No Good Deed Goes Unpunished
Poor Emma and her earl! Emma is just trying to help the gentleman out of a tricky spot, which she doesn’t completely understand, when through no fault of her own—or his even—she becomes utterly and thoroughly compromised. She hadn’t wished to marry in general, and she certainly did not want to marry a man like the earl or marry without love. They’re also quite different in their preferences for living; the earl is decidedly a city man while Emma much prefers the country. Their initial moments after the wedding are a bit awkward, but he will not force her into any intimacies she is not ready for. Their relationship becomes a bit of a game when they make a wager before going to the country to see one of his friends.
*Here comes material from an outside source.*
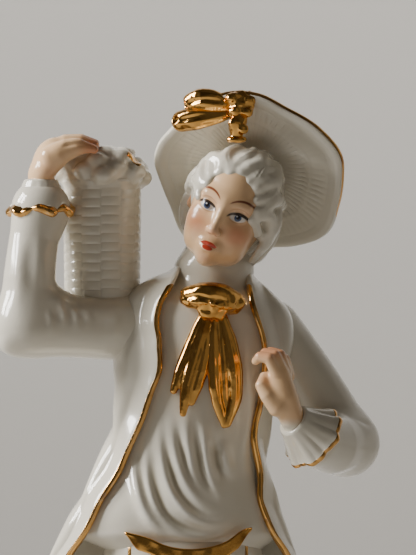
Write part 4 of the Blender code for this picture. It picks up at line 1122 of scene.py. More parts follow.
def make_hair():
    """Powdered hair: a cap of combed waves with locks over the brow and round the ears."""
    clay = Clay(HEAD_MIDDLE + vec(-19, -20, -19), HEAD_MIDDLE + vec(20, 18, 20), 0.33)
    p = seen_from(clay.points, HEAD_MIDDLE, HEAD_AXES)
    clay.add(egg(p, (0, 2.0, 2.8), (11.6, 13.0, 12.6)))
    clay.add(egg(p, (0, 5.5, -5.5), (10.4, 8.6, 9.0)), 3.0)
    clay.take(egg(p, (0.3, -13.0, -3.4), (9.6, 10.4, 13.0)), 1.2)
    p = seen_from(clay.near(3.6), HEAD_MIDDLE, HEAD_AXES)
    side_locks = (
        ((10.4, -1, 4.6), (12.0, -2.4, 0.0), (11.6, -1.6, -4.6), (10.8, -2.6, -8.2), (9.8, -0.4, -10.6)),
        ((10.6, 3, 3.0), (12.0, 2.0, -3.0), (11.4, 2.0, -8.0), (9.6, 3.0, -12.0)),
        ((-10.0, -1, 6.0), (-11.6, -0.6, 2.6), (-11.8, 0.6, -0.6)),
        ((-10.4, 3, 3.0), (-11.8, 3.0, -2.0), (-11.2, 3.4, -7.0), (-9.4, 4.0, -11.0)),
        ((-9.6, 6, 1.0), (-10.8, 6.4, -4.0), (-9.6, 6.4, -9.0), (-7.6, 6.6, -12.6)),
        ((8.6, 7, 0.0), (10.4, 6.6, -5.0), (9.4, 6.6, -9.6), (7.0, 6.8, -13.0)),
    )
    lines = [curve_through(path, 9) for path in side_locks]
    for index, bearing in enumerate(np.radians(np.linspace(-98, 106, 15))):
        polar_angle = np.radians(np.linspace(40 + 3 * math.sin(2.1 * index), 96, 9))
        t = np.linspace(0, 1, 9)
        sweep = bearing + 0.30 * t * math.cos(0.9 * index) + 0.10 * np.sin(7.0 * t + 1.7 * index)
        across = np.sin(polar_angle)
        lines.append(np.stack([
            0.2 + 11.5 * across * np.sin(sweep), 2.0 - 12.9 * np.cos(polar_angle),
            2.8 + 12.5 * across * np.cos(sweep),
        ], axis=1) + vec(0, 0, -1.6) * (1 - t[:, None]) ** 2)
    for index, line in enumerate(lines):
        plump = 1.55 + 0.3 * math.sin(4.0 * index)
        clay.add(limb(p, line, plump * np.sin(np.linspace(0.75, 2.9, 9)) ** 0.6 + 0.1), 0.8)
    p = seen_from(clay.near(1.8), HEAD_MIDDLE, HEAD_AXES)
    for index, line in enumerate(lines):
        out = line - vec(0, 2.0, 2.8)
        out *= 1.3 / np.linalg.norm(out, axis=1, keepdims=True)
        for side in (-0.55, 0.4):
            beside = np.cross(np.gradient(line, axis=0), out)
            beside *= side / np.linalg.norm(beside, axis=1, keepdims=True)
            clay.swell(fold(p, line + out + beside, 0.24, -0.24, 0.3))
    around = np.arctan2(p[..., 0], -(p[..., 1] - 2.0))
    strands = np.sin(30 * around + 1.6 * np.sin(p[..., 2] * 0.55) + 1.2 * cloud(p, 5.0, 11))
    clay.swell(0.15 * strands * ease(p[..., 1], -7.0, -2.0) * ease(9.0 - p[..., 2], 0, 4.0))
    clay.swell(0.25 * cloud(p, 3.4, 12))
    return fired("powdered_hair", "powdered hair", clay)


HAT_ROLL, HAT_LEAN = math.radians(25), math.radians(35)
HAT_MIDDLE = HEAD_MIDDLE + vec(4.2, 10.0, 9.6)
HAT_AXES = np.array((
    (math.cos(HAT_ROLL), math.sin(HAT_ROLL) * math.cos(HAT_LEAN),
     -math.sin(HAT_ROLL) * math.sin(HAT_LEAN)),
    (0.0, -math.sin(HAT_LEAN), -math.cos(HAT_LEAN)),
    (-math.sin(HAT_ROLL), math.cos(HAT_ROLL) * math.cos(HAT_LEAN),
     -math.cos(HAT_ROLL) * math.sin(HAT_LEAN)),
))
BRIM_CUP = 5.0

# the brim's rim as it stands from the front, going round, taken from the hat's middle
RIM = np.array((
    (37.2, 228.0), (36.7, 233.0), (31.3, 239.5), (22.2, 245.0), (15.8, 248.3), (9.0, 249.2), (2.5, 247.6),
    (-2.5, 244.8),
    (-6.0, 241.0), (-9.8, 236.5), (-10.8, 232.8), (-9.4, 227.6), (-6.6, 221.0), (-3.0, 213.7),
    (3.0, 209.8), (10.0, 209.2),
    (18.0, 210.4), (26.3, 211.0), (33.0, 213.7), (36.3, 221.2),
)) - HAT_MIDDLE[[0, 2]]


def rim_outline(angle):
    """Half widths of the brim in the hat's own plane, at angles round its middle."""
    shift = np.array((-HAT_AXES[0, 2] * BRIM_CUP, -HAT_AXES[2, 2] * BRIM_CUP))
    seen = RIM + shift
    across = seen[:, 0] * math.cos(HAT_ROLL) - seen[:, 1] * math.sin(HAT_ROLL)
    up = (seen[:, 0] * math.sin(HAT_ROLL) + seen[:, 1] * math.cos(HAT_ROLL)) / math.cos(HAT_LEAN)
    bearing = np.unwrap(np.arctan2(up, across))
    reach = np.hypot(across, up)
    bearing = np.concatenate([bearing[-3:] - 2 * np.pi, bearing, bearing[:3] + 2 * np.pi])
    reach = np.concatenate([reach[-3:], reach, reach[:3]])
    first = bearing[3]
    return flowing(bearing, reach, (angle - first) % (2 * np.pi) + first)


def make_brim():
    """The hat's brim: cupped towards the face, softly ribbed, with a fine gilt line along part of its rim."""
    angle = np.linspace(0, 2 * np.pi, 460, endpoint=False)[:, None]
    t = spaced(0, 1, 86, 0.3)[None, :]
    share = 0.2 + 0.8 * t
    reach = rim_outline(angle)
    forward = BRIM_CUP * t**1.6 - 0.9 * ease(t, 0.9, 1.0) + 0.5 * np.sin(3 * angle + 0.4) * t**2
    ribs = np.sin(76 * angle + 0.8 * np.sin(3 * angle))
    bands = bell(t - 0.42, 0.13) + bell(t - 0.70, 0.10) * (0.6 + 0.4 * np.sin(5 * angle))
    forward = forward + 0.11 * ribs * bands + 0.16 * bell(t - 0.56, 0.025) - 0.12 * bell(t - 0.82, 0.025)
    local = np.stack([reach * share * np.cos(angle), reach * share * np.sin(angle), forward], axis=-1)
    middle = HAT_MIDDLE + local @ HAT_AXES.T
    run = (1 - t) * reach * 0.8
    gilt_side = ease(np.cos(angle - 1.25), 0.05, 0.5)
    edge = 2.4 * run + 3.0 * (1 - gilt_side)
    half = 0.85 + 0.15 * ease(t, 0.9, 1.0)
    return slab("ribbed_brim", "gilt edged porcelain", middle, half, round_v=1.1, closed=True,
                marks={"edge": edge})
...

She is bound and determined to make him like country life on this little visit, and so she makes a deal with him: he will do everything that she requires of him during the stay, and if she convinces him that the country life is a good one, he will agree to spend some time in it; if she cannot convince him, she will not continue to pester him about it.
I like these two characters. They both had such strong history coming into the story, him with a desire to continue his roguish ways in the city and her preferring to keep to her bluestocking, confirmed spinster ones. But they are both good people who are trying to make the best of a bad circumstance. I like the interplay between them as their relationship thawed. All in all, I thought this was a very enjoyable Regency.